We have 24 more letters to go!
DRL
Dennis and Noel, I appreciate your comments and understand what point you are making, but a casual reading of Tim's comments seems more like a platform for complaining about the lack of equality for gays. if that's what you want for the NOE blog, fine, it's yours to do what you want. I'll just scroll past his posts so I can read something that is actually helpful.
EHB
EHB,
I won't belabor this any further but a final comment...
We now have eight regular contributors to this blog. I am one voice. My concerns about the state of the city are widely dispersed among dozens of topics but I will choose to write about a handful that I am most qualified to respond to. I do this because I was trained in architecture, real estate and civic design. I also care deeply (and have studied a bit more than the average person) about the lack of legitimate democratic processes at the local level. I will get into more of these on my own posts when time allows.
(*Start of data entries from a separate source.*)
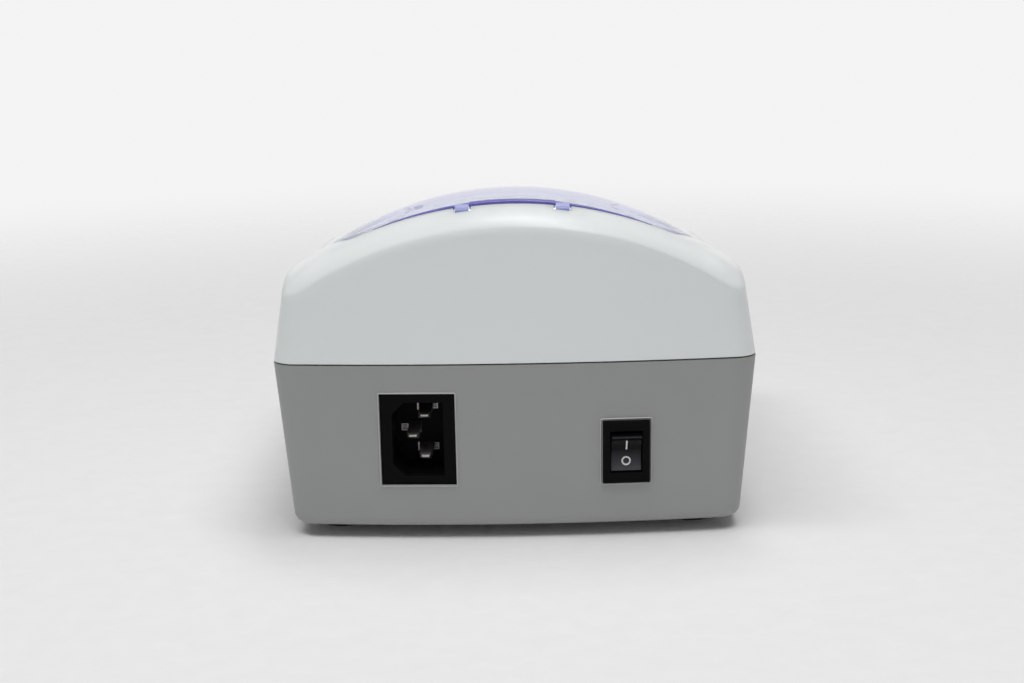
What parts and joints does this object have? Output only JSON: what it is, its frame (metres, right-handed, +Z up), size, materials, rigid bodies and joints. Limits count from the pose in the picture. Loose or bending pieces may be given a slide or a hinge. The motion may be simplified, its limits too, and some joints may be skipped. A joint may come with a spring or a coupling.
{
  "type": "microcentrifuge",
  "caption": "Benchtop microcentrifuge: two-part moulded housing, tinted domed lid on a rear hinge, angle rotor, rear mains inlet and rocker switch.",
  "frame": {"origin": "on the standing surface below the middle of the housing", "axes": "+Z up, front towards -Y, rear wall with the mains inlet towards +Y"},
  "size_m": [0.1562, 0.2002, 0.1109],
  "materials": {
    "upper_shell": "gloss white moulded plastic",
    "lower_shell": "light warm grey, fine moulded texture",
    "tinted_lid": "clear plastic with a blue-violet tint",
    "steel": "bright steel",
    "nickel": "nickel plate",
    "zinc_plate": "zinc-plated sheet",
    "rubber": "black rubber",
    "circuit_board": "green board",
    "bowl_plastic": "mid grey plastic",
    "rotor_plastic": "dark grey plastic",
    "knob_plastic": "black plastic",
    "motor_paint": "black coated steel",
    "lamination": "laminated steel",
    "black_plastic": "black plastic",
    "rocker_plastic": "glossy black plastic",
    "panel_grey": "grey printed plate",
    "window": "smoked clear plastic",
    "display": "dark display face",
    "key_plastic": "pale grey key",
    "start_key_plastic": "blue key",
    "transformer_tape": "yellow tape and ferrite",
    "capacitor_sleeve": "dark blue sleeve",
    "aluminium": "bare aluminium"
  },
  "bodies": {
    "housing": {"bulk_capacitor": "capacitor_sleeve", "catch_plates": "nickel", "control_board": "circuit_board", "control_board_screws": "steel", "damper_1": "rubber", "damper_2": "rubber", "damper_3": "rubber", "damper_nuts": "steel", "damper_screws": "steel", "display_module": "display", "display_window": "window", "foot_front_left": "rubber", "foot_front_right": "rubber", "foot_rear_left": "rubber", "foot_rear_right": "rubber", "foot_screws": "steel", "heat_sink": "aluminium", "hinge_pin": "steel", "housing_screws": "steel", "inlet_blades": "nickel", "inlet_body": "black_plastic", "key_switches": "black_plastic", "lid_bumpers": "rubber", "lid_sensor": "circuit_board", "lower_bearing": "steel", "lower_housing": "lower_shell", "mains_choke": "lamination", "motor_case": "motor_paint", "motor_end_cap": "motor_paint", "motor_gasket": "rubber", "motor_plate": "zinc_plate", "panel_plate": "panel_grey", "power_board": "circuit_board", "power_board_screws": "steel", "rotor_bowl": "bowl_plastic", "stator": "lamination", "switch_body": "black_plastic", "switch_terminals": "nickel", "transformer": "transformer_tape", "upper_bearing": "steel", "upper_housing": "upper_shell"},
    "lid": {"lid": "tinted_lid", "lid_magnets": "nickel"},
    "rotor": {"rotor": "rotor_plastic", "rotor_knob": "knob_plastic", "motor_shaft": "steel", "magnet_ring": "nickel"},
    "rocker": {"rocker": "rocker_plastic"},
    "slower_key": {"slower_key": "key_plastic"},
    "faster_key": {"faster_key": "key_plastic"},
    "start_key": {"start_key": "start_key_plastic"}
  },
  "joints": [
    {"name": "lid_hinge", "type": "hinge", "parent": "housing", "child": "lid", "pos_m": [0, 0.08, 0.1053], "axis": [-1, 0, 0], "range_deg": [0, 80]},
    {"name": "rotor_spin", "type": "hinge", "parent": "housing", "child": "rotor", "pos_m": [0, 0.012, 0.05], "axis": [0, 0, 1], "continuous": true},
    {"name": "rocker_tilt", "type": "hinge", "parent": "housing", "child": "rocker", "pos_m": [-0.03544, 0.09526, 0.0292], "axis": [0.9983, 0.0581, 0], "range_deg": [0, 24]},
    {"name": "slower_key_press", "type": "slide", "parent": "housing", "child": "slower_key", "axis": [0, 0.309, -0.9511], "range_m": [0, 0.0008], "stiffness_N_per_m": 400},
    {"name": "faster_key_press", "type": "slide", "parent": "housing", "child": "faster_key", "axis": [0, 0.309, -0.9511], "range_m": [0, 0.0008], "stiffness_N_per_m": 400},
    {"name": "start_key_press", "type": "slide", "parent": "housing", "child": "start_key", "axis": [0, 0.309, -0.9511], "range_m": [0, 0.0008], "stiffness_N_per_m": 400}
  ]
}
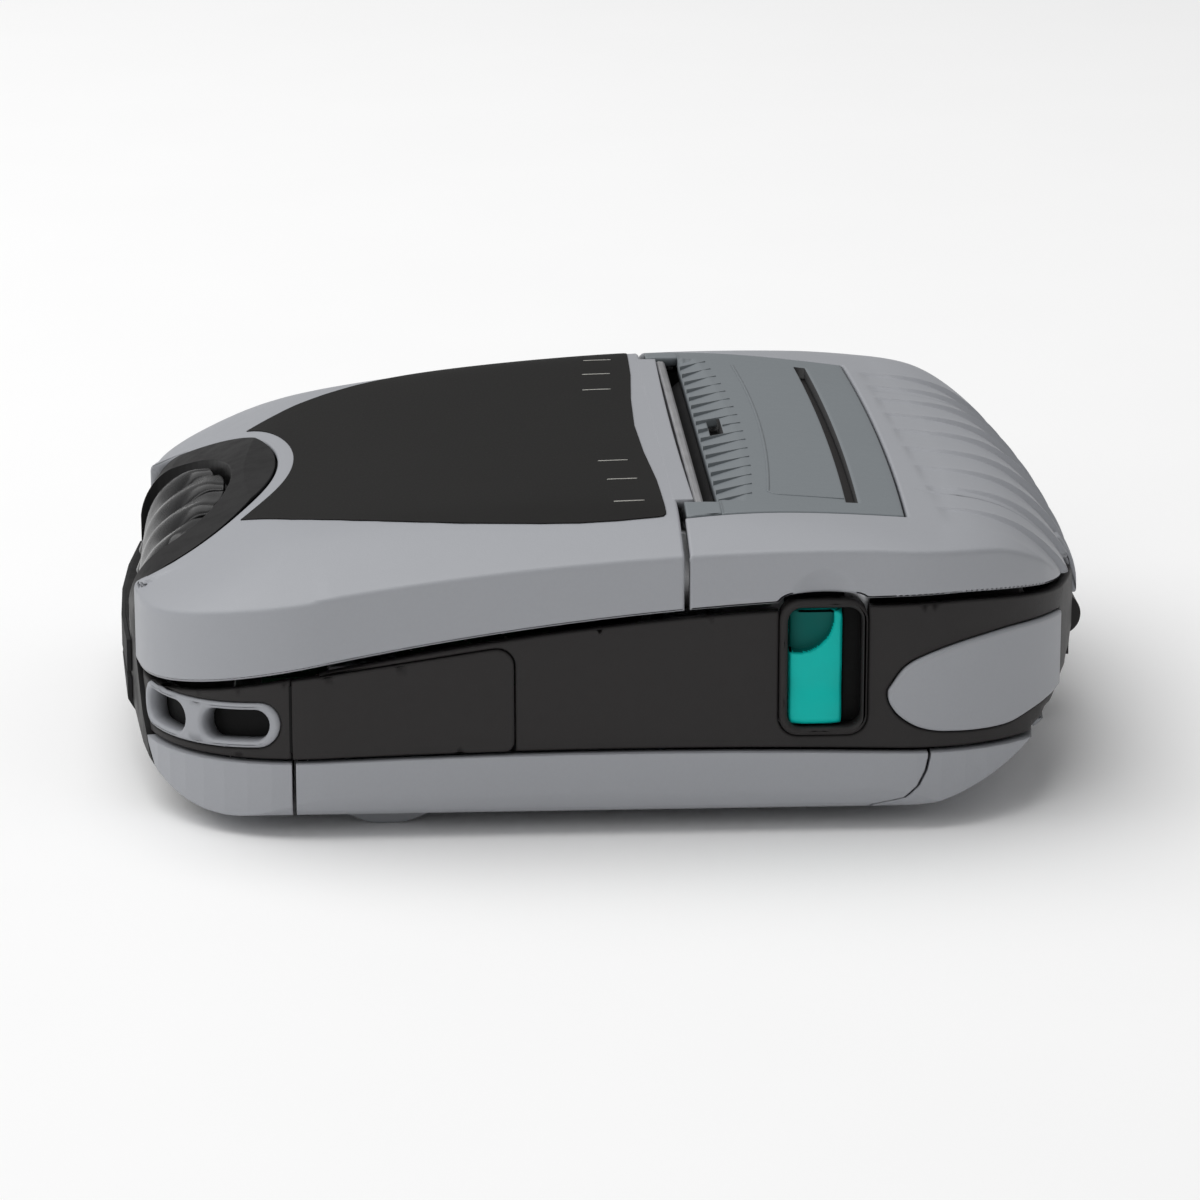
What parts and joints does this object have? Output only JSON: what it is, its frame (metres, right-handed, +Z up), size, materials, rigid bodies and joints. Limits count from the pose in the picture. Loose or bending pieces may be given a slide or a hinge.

My point is that Tim believes one of the issues in Easton is his own social standing in the community due to sexual orientation. For whatever reason, I've never felt threatened by the gay and lesbian folks among us. I don't think they are trying to "convert" me or preying on our kids anymore than any other demographic would prove to be. But I don't live it like he does and I can't talk to the issues either. Tim feels it is something as important to him as say...getting our streets turned back to two-way is to me. This is why we have eight people blogging instead of one.
Certainly make your own choices about what to read. As for me, I am going to back off responding in defense of other posters for a while and concentrate on my own issues. I'm beginning to get a bit tired of my own voice - as I'm sure are others - and will let each person defend themselves...or not.